8.  California Blues-Redwing (Fantasy FANT-657)  1971  While it is known that Credence Clearwater Revival is the best selling band ever to be on Fantasy Records, they actually had some competition from Sacramento's Redwing, not to be confused with the bar band that was around Cedar Rapids in the early 80s.  Their music was more Poco than CCR but Redwing does have a few hardcore fans out there keeping their memory alive. Tim Schmidt did join up with Poco before Redwing started recording for Fantasy.  They made five listenable albums before calling it a day.  Strange about Fantasy Records rehashing and reissing and repacking out CCR albums but they never ever reissued a single Redwing album on CD (as far as I know).  A kind of injustice there if you ask me.

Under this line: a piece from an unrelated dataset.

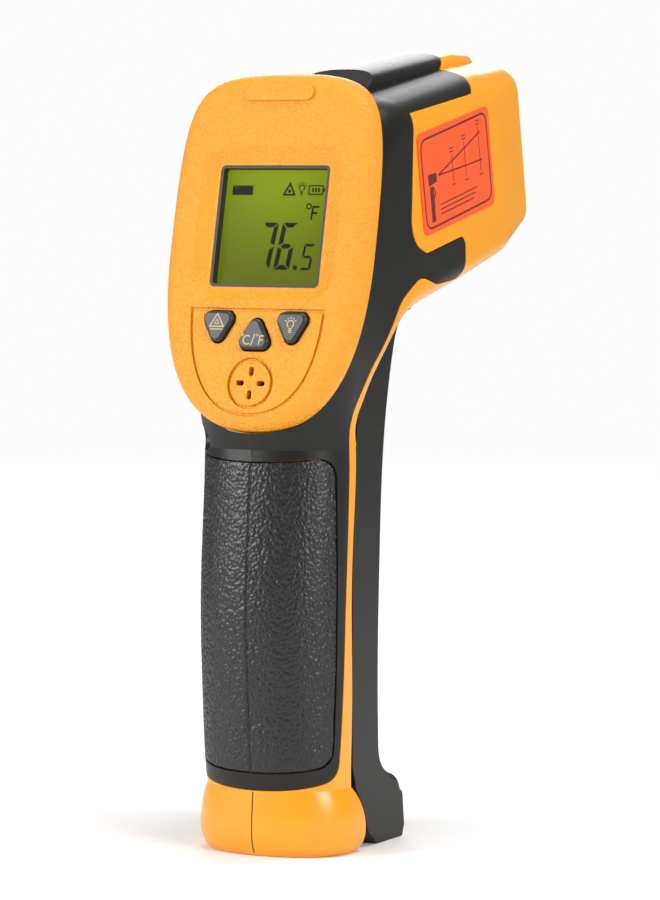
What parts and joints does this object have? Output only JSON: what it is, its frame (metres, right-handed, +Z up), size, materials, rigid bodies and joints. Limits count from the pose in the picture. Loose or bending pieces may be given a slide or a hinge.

9.  Come On, React!-The Fireballs (Atco 45-6614)  1968  Perhaps the longest lasting band that Norman Petty produced, they were originally a instrumental surf band making a few recordings for Top Rank (later reissued via Sundazed).  Of course Jimmy Gilmer got a hit with Sugar Shack but still remained with the band till their breakup in around 1969.  They scored an off the wall hit with Bottle Of Wine and then managed to pop this song up to number 63 and on the regional charts managed to hit the top 30.  Certainly there was much more to The Fireballs then Sugar Shack, their version of Say I Am What I Am is better than Tommy James' version.

10.  God, Love, And Rock And Roll (We Believe)-Teegarden and Vanwinkle  (Plumm  68102)  1970
Also can be found under Westbound W-170   Perhaps one of the hardest to find 45s in an era that I grew up listening to, I came across the Plumm 45 version rather than the Westbound.label although I'm sure it's still the same song but on different labels.  Skip "Van Winkle" Knape plays some mighty cool organ on here and David Teegarden is one of the most underrated drummers out there. Both would play on Bob Seger's Smokin O.P.s LP for Palladium/Reprise (later reissued on Capitol) later on.